Wednesday, March 5, 2008

Catholics for Obama?

Professor Doug Kmiec drank the Kool-Aid. Swept off his feet by Obama's soaring rhetoric, he suggested recently in Slate that sincere Catholics might defect from the Republican party to vote for Obama. He elaborated yesterday: "Unless you gave up TV for the duration of the writers’ strike or something shorter, such as Lent, the Ronald Reagan comparison is obvious. Obama’s eloquence and inspiration is inescapable." It is difficult to avoid wondering with Kmiec's correspondents what substance he has been abusing.

The inestimable Professor Robert George brings the Obamabats back to earth.

There are many injustices in our country. None can compare, however, with abortion and embryo-destructive research when it comes to the gravity and sheer scale of the injustice. We are talking about life and death here in huge numbers. Indeed, the scope of the killing itself tends to numb our sense of the horror of it. We think about it as little as we can, for understandable reasons. It is hard to get through the day if we focus our minds squarely on the thousands of deliberate and legally authorized killings that go on every day in our nation. (The same was true for opponents of slavery in the 19th century.) But, as I see it, there is no avoiding our moral obligation to make this profound violation of human rights central to our deliberations as voters. If we were the victims, we would expect others to make the protection of our lives central to their decision about voting. So, as I see it, the implications of the Golden Rule are clear. The question for each of us is whether we are willing to live by it.
Be sure to read the whole thing.

UPDATE: A friend emails: "I wonder what tune Kmiec will be singing once HRC wins the nomination (and she will win the nomination, no doubt. Last night gave her just enough room to make a push all the way to the convention)."

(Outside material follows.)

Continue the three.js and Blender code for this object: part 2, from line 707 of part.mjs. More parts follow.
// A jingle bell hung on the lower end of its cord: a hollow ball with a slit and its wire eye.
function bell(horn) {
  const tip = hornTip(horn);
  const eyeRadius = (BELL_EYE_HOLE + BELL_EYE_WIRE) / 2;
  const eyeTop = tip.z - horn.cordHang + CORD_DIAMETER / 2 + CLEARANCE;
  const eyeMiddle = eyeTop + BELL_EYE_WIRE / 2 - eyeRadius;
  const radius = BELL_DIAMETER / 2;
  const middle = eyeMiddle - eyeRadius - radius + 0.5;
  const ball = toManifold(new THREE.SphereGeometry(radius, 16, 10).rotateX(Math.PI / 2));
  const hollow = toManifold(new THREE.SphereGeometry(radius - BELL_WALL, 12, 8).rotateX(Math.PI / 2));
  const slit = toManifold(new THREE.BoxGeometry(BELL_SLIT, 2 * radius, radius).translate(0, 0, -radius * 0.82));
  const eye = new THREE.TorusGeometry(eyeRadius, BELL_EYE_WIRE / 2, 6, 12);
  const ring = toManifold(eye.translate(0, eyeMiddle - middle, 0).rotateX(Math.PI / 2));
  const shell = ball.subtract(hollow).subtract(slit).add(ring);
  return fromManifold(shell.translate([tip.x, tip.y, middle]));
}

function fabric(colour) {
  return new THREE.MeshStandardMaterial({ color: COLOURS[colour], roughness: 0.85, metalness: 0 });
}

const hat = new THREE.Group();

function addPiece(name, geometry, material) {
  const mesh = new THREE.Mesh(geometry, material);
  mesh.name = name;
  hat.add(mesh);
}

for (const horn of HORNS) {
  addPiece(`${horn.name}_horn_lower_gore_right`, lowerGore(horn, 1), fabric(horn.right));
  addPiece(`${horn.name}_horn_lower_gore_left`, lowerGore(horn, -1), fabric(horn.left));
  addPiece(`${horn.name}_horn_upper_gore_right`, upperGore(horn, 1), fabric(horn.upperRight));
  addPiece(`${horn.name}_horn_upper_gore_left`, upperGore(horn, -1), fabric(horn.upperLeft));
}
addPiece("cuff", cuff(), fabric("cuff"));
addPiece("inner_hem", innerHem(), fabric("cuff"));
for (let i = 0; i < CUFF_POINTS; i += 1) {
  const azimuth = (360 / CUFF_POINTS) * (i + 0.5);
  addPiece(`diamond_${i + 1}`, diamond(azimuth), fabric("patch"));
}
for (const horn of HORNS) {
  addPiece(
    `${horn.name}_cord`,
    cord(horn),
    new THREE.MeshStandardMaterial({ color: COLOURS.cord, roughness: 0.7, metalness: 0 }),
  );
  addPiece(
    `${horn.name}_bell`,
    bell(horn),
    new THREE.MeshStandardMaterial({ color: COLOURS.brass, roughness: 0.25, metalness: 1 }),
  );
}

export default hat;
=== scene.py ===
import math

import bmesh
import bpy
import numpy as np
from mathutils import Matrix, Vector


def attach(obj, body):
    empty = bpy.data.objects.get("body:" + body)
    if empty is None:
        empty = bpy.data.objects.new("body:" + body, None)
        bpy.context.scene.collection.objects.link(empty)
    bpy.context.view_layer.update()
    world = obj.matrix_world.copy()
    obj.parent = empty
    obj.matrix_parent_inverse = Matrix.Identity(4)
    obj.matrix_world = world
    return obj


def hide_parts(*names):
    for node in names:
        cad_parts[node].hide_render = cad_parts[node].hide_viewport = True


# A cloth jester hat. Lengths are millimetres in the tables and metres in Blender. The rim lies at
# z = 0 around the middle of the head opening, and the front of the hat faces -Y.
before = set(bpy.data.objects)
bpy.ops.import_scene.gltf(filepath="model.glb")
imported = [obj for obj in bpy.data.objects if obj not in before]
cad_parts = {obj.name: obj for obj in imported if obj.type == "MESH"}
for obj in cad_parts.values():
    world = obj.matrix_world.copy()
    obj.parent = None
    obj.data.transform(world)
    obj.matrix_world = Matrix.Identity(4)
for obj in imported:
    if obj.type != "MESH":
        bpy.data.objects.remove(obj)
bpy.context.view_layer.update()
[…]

That calls to mind a funny image. I picture a grizzled Doug Kmiec holding a 2/3-empty wisky bottle, staring under half-closed eyelids at his TV screen as Hillary accepts the party's nomination at the Democratic convention. So much for a Supreme Court seat. Hillary's never going to appoint him. And now he's assured that no Republican will get away with doing so. The base would rise up with greater force than even Harriet Miers aroused.

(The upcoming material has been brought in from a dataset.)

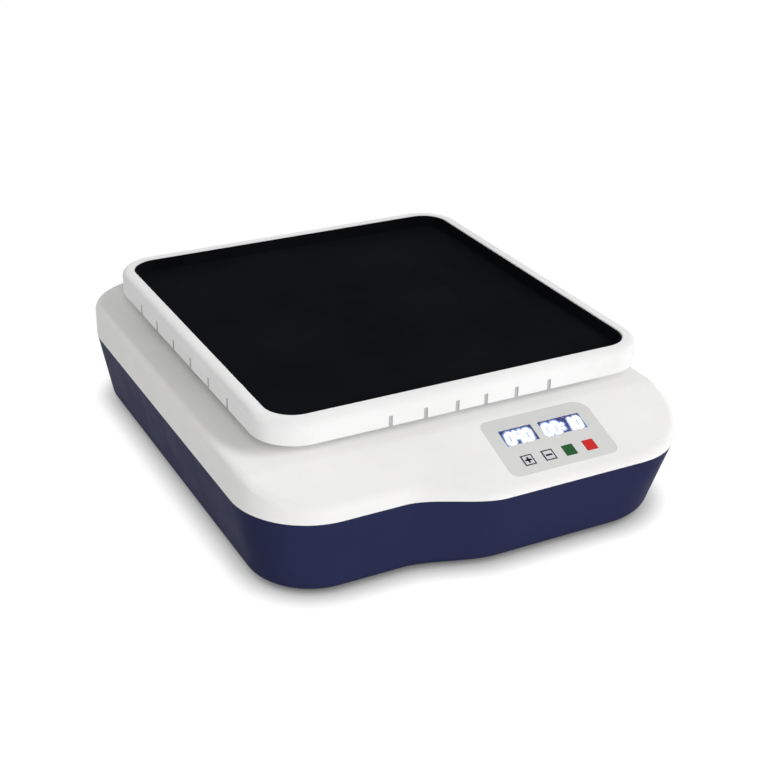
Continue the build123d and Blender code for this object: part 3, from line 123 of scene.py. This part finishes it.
# The lines of each digit, as shares of its width and height
DIGITS = {
    "0": (((0.3, 0), (0.7, 0), (1, 0.15), (1, 0.85), (0.7, 1), (0.3, 1), (0, 0.85), (0, 0.15), (0.3, 0)),),
    "1": (((1, 0), (1, 1)),),
    "4": (((0, 1), (0, 0.5), (1, 0.5)), ((1, 0), (1, 1))),
}

# Noise in the materials: its usual range, the scales of drift, gloss and ripple, and how far gloss strays
NOISE_RANGE = (0.3, 0.7)
DRIFT_SCALE = 9.0
GLOSS_SCALE = 55.0
RIPPLE_SCALE = 38.0
RIPPLE_DEPTH = 0.02 * MM
GLOSS_SHIFT = 0.04
METAL_GLOSS_SCALE = 30.0
METAL_GLOSS_SHIFT = 0.06
FINE_GRAIN = 2600.0
FINE_DEPTH = 0.003 * MM
PEBBLE_SCALE = 1500.0
PEBBLE_DEPTH = 0.05 * MM
TRACK_SCALE = 260.0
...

If you shoot at the King, be sure not to miss. Kmiec's bullet is still on the way, but it appears that the Republican party just might escape the line of fire.

Let me add that I have a tremendous amount of respect for Professor Kmiec. I am confident that his insanity is temporary and that he will someday awake from his Obama-induced stupor with regret.

ANOTHER UPDATE: A third august Catholic law prof weighs in, and he is pulling no punches. Rick Garnett of Notre Dame faults Kmiec for his "misguided" support for Obama. The money quote:

First, I have no idea what Kmiec means when he suggests that both sides should stop treating the Court like a political “sinecure”, i.e., an office that requires little or no work and that usually provides an income. If he means that “both sides” should stop treating the question of Supreme Court appointments as such an important one, because our Nation’s most pressing moral questions should not be decided by unelected federal judges, well, then I can only assume that my friend Doug Kmiec is being held hostage someplace and that an alien unfamiliar with the Supreme Court’s history for the past 50 years is penning op-eds in his name.

4 comments:

Politeia said...

The website Catholic Online has an article about "Obama's Catholic Problem." The article cites:

Obama has a 100 percent pro-abortion rating from NARAL, supports partial-birth abortion, supports tax dollars for abortion, voted against notifying parents of minors abortions and supports homosexual marriage.

Add all this with the fact that "Obama has voted against a law that would have protected a child once it was born and outside the womb -- the Illinois Born Alive Infant Protection Act."

Only a Catholic who believed the Sermon on the Mount actually supports homosexual marriage could support Obama.

Titus said...

Kmiec has forgone logic and reason and let emotion get the best of him. Understandably, he was devastated by Romney's (Kmiec's guy) failure to capture the nomination. That devastation quickly became bitterness as a result of the McCain camps lame-o tactics in the primary. I sympathize with Kmiec on this, I really do.

But throwing your support behind Obama to spite McCain is just plain wrong. I hope I am wrong about his motivations. I very well could be. But this just seems like sour grapes.

anon said...

Sour grapes or cold calculation. The quip about a possible SCOTUS seat seems awfully awdacious of him. In any event, I am crestfallen. Kmiec has long been one of my heroes.

Titus said...

Yes, it is disappointing. But the calculation angle makes zero sense to me.

Assuming Obama wins the White House...Kmiec thinks that the most liberal President ever (says National Journal, not me) would pick a pro-lifer who supported conservative Mitt Romney to be the next justice on the SCOTUS?!?

Please...

He may indeed think that but I sincerely hope not because it is downright laughable. This man Obama, despite his rhetoric, is beholden to the extreme left wing.